By Kim McDonald, email@example.com
San Diego, CA, April 28, 2008 -- A new way to detect explosives featured tonight on CBS’s popular show "CSI: Miami" had its origins in a UC San Diego chemistry laboratory.
William Trogler, professor of chemistry and biochemistry, and an academic participant in Calit2 at UCSD, developed the sensor ink for a portable explosives detection system. The XPAK was further developed and commercialized by the Rockville, Md.-based company RedXDefense.
In tonight’s episode, entitled "Tunnel Vision," the show's main characters will use the XPAK to help solve a crime. Viewers will be taken inside the device as the explosives detection occurs.
By detecting trace amounts of explosives on people, packages, vehicles and many other surfaces, the XPAK serves as a useful tool for gathering evidence on bomb-making facilities and bomb-makers.

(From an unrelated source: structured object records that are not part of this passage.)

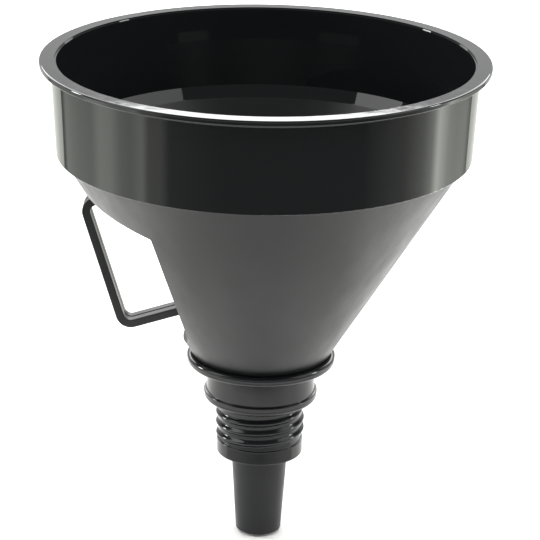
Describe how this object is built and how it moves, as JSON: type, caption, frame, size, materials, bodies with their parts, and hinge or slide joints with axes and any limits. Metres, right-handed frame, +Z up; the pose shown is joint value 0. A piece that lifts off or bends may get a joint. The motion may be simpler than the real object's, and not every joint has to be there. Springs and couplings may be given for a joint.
{
  "type": "filling funnel",
  "caption": "Round black plastic filling funnel: collared cone bowl with a strap handle in a finger recess, and a threaded push-on outlet with tapered nozzle and lift-out strainer.",
  "frame": {"origin": "centre of the nozzle's lower mouth", "axes": "+Z up along the funnel's axis to the rim, and the handle is on the -X side"},
  "size_m": [0.16, 0.16, 0.183],
  "materials": {
    "bowl_polypropylene": "moulded, semi-gloss",
    "outlet_polypropylene": "moulded, satin",
    "seal_rubber": "moulded nitrile rubber",
    "strainer_polypropylene": "moulded, satin",
    "brass_gauze": "woven wire"
  },
  "bodies": {
    "outlet": {"outlet_coupling": "outlet_polypropylene", "nozzle": "outlet_polypropylene", "seal_ring": "seal_rubber"},
    "bowl": {"bowl": "bowl_polypropylene", "handle": "bowl_polypropylene"},
    "strainer": {"strainer_frame": "strainer_polypropylene", "strainer_gauze": "brass_gauze"}
  },
  "joints": [
    {"name": "bowl_pull", "type": "slide", "parent": "outlet", "child": "bowl", "axis": [0, 0, 1], "range_m": [0, 0.03]},
    {"name": "strainer_lift", "type": "slide", "parent": "bowl", "child": "strainer", "axis": [0, 0, 1], "range_m": [0, 0.12]}
  ]
}
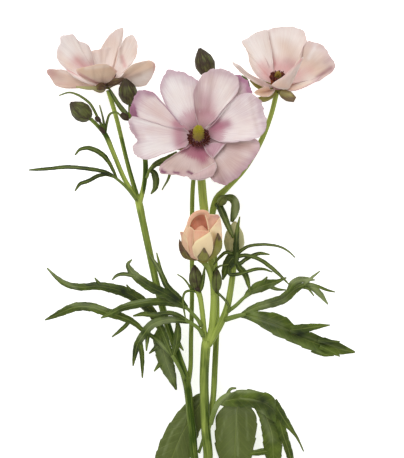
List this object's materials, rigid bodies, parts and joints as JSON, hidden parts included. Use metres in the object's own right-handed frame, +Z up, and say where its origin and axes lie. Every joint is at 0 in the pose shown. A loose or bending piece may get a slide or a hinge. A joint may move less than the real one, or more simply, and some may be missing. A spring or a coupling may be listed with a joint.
{
  "type": "ranunculus flower stem",
  "caption": "Cut branching ranunculus stem lying flat, with open pale mauve and cream blooms, a peach bud, green buds and deeply cut leaves.",
  "frame": {"origin": "bottom centre of the box round the whole lying stem, on the table", "axes": "+Y along the stem from the cut end to the blooms, +Z up from the table, +X to the right seen from above"},
  "size_m": [0.1764, 0.305, 0.052],
  "materials": {
    "stem": "satin",
    "leaf": "matte",
    "bud": "matte",
    "sepal": "matte",
    "mauve_petal": "matte",
    "cream_petal": "matte",
    "peach_petal": "matte",
    "stamen": "matte",
    "pistil": "satin"
  },
  "bodies": {
    "root": {"stems": "stem", "upper_left_leaf": "leaf", "upper_inner_leaf": "leaf", "left_leaf": "leaf", "front_upper_leaf": "leaf", "front_lower_leaf": "leaf", "right_leaf": "leaf", "right_small_leaf": "leaf", "upper_right_leaf": "leaf", "lower_right_leaf": "leaf", "lower_left_leaf": "leaf", "left_bud": "bud", "inner_left_bud": "bud", "top_bud": "bud", "left_knot_bud": "bud", "right_knot_bud": "bud", "right_bud": "bud", "fuzzy_bud": "bud", "front_bloom_petals": "mauve_petal", "front_bloom_stamens": "stamen", "front_bloom_pistil": "pistil", "front_bloom_sepals": "sepal", "left_bloom_petals": "cream_petal", "left_bloom_stamens": "stamen", "left_bloom_pistil": "pistil", "left_bloom_sepals": "sepal", "right_bloom_petals": "cream_petal", "right_bloom_stamens": "stamen", "right_bloom_pistil": "pistil", "right_bloom_sepals": "sepal", "peach_bud_petals": "peach_petal", "peach_bud_sepals": "sepal"}
  },
  "joints": []
}
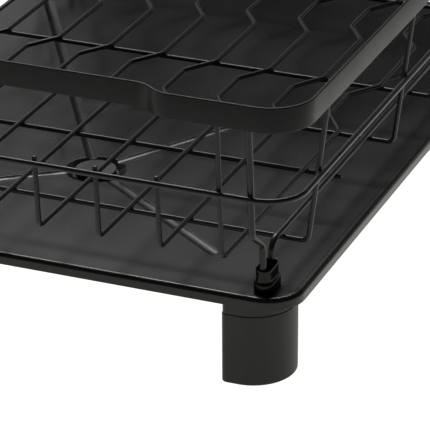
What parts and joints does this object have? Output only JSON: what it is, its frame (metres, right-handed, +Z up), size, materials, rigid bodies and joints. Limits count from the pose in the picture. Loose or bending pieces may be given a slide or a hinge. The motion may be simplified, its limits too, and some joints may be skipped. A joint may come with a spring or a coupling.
{
  "type": "dish drying rack",
  "caption": "Black wire dish basket with a flat steel rim band and rubber boots, standing in a drip tray with a sunk drain, a swivel spout and four plastic legs.",
  "frame": {"origin": "on the floor, at the middle of the rack's outline", "axes": "+X to the right, +Y from the front to the back, along the rack's length, +Z up"},
  "size_m": [0.3988, 0.523, 0.1925],
  "materials": {
    "tray_plastic": "satin black moulding",
    "leg_plastic": "fine matte black moulding",
    "pad_rubber": "matte black rubber",
    "boot_rubber": "smooth, slightly glossy black rubber",
    "band_coat": "satin black powder coat on steel strip",
    "wire_coat": "glossy black coat on steel wire"
  },
  "bodies": {
    "tray": {"drip_tray": "tray_plastic", "leg_front_right": "leg_plastic", "leg_front_left": "leg_plastic", "leg_back_right": "leg_plastic", "leg_back_left": "leg_plastic", "pad_front_right": "pad_rubber", "pad_front_left": "pad_rubber", "pad_back_right": "pad_rubber", "pad_back_left": "pad_rubber", "spout_seal": "pad_rubber"},
    "basket": {"rim_band": "band_coat", "rim_wire": "wire_coat", "loop_right": "wire_coat", "loop_left": "wire_coat", "long_wire_1": "wire_coat", "long_wire_2": "wire_coat", "long_wire_3": "wire_coat", "long_wire_4": "wire_coat", "long_wire_5": "wire_coat", "long_wire_6": "wire_coat", "long_wire_7": "wire_coat", "long_wire_8": "wire_coat", "cross_wire_front": "wire_coat", "cross_wire_short": "wire_coat", "cross_wire_mid_front": "wire_coat", "cross_wire_mid_back": "wire_coat", "cross_wire_back": "wire_coat", "boot_front_right": "boot_rubber", "boot_front_left": "boot_rubber", "boot_back_right": "boot_rubber", "boot_back_left": "boot_rubber"},
    "spout": {"drain_spout": "leg_plastic"},
    "strainer": {"strainer": "leg_plastic"}
  },
  "joints": [
    {"name": "basket_lift", "type": "slide", "parent": "tray", "child": "basket", "axis": [0, 0, 1], "range_m": [0, 0.12]},
    {"name": "spout_swivel", "type": "hinge", "parent": "tray", "child": "spout", "pos_m": [0, -0.1095, 0.048], "axis": [0, 0, 1], "continuous": true},
    {"name": "strainer_lift", "type": "slide", "parent": "tray", "child": "strainer", "axis": [0, 0, 1], "range_m": [0, 0.014]}
  ]
}
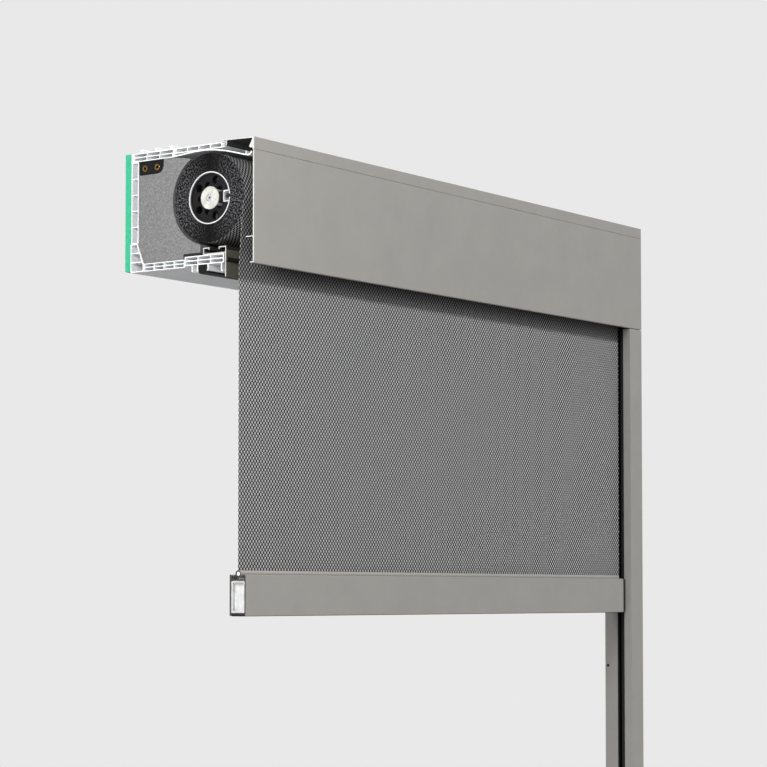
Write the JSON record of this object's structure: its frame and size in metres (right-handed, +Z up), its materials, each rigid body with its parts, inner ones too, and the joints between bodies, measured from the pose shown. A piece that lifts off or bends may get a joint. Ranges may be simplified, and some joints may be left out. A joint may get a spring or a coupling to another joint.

The XPAK, which is currently deployed with the military and homeland security, uses a proprietary detection ink developed in Trogler’s laboratory and perfected by RedXDefense to achieve a simple, fast and inexpensive method to detect trace amounts of explosives. The technology, developed and exclusively licensed from UC San Diego, has many potential uses, including the detection of trace explosives fingerprints left by someone who has handled explosives and the detection of trace explosives on objects or vehicles.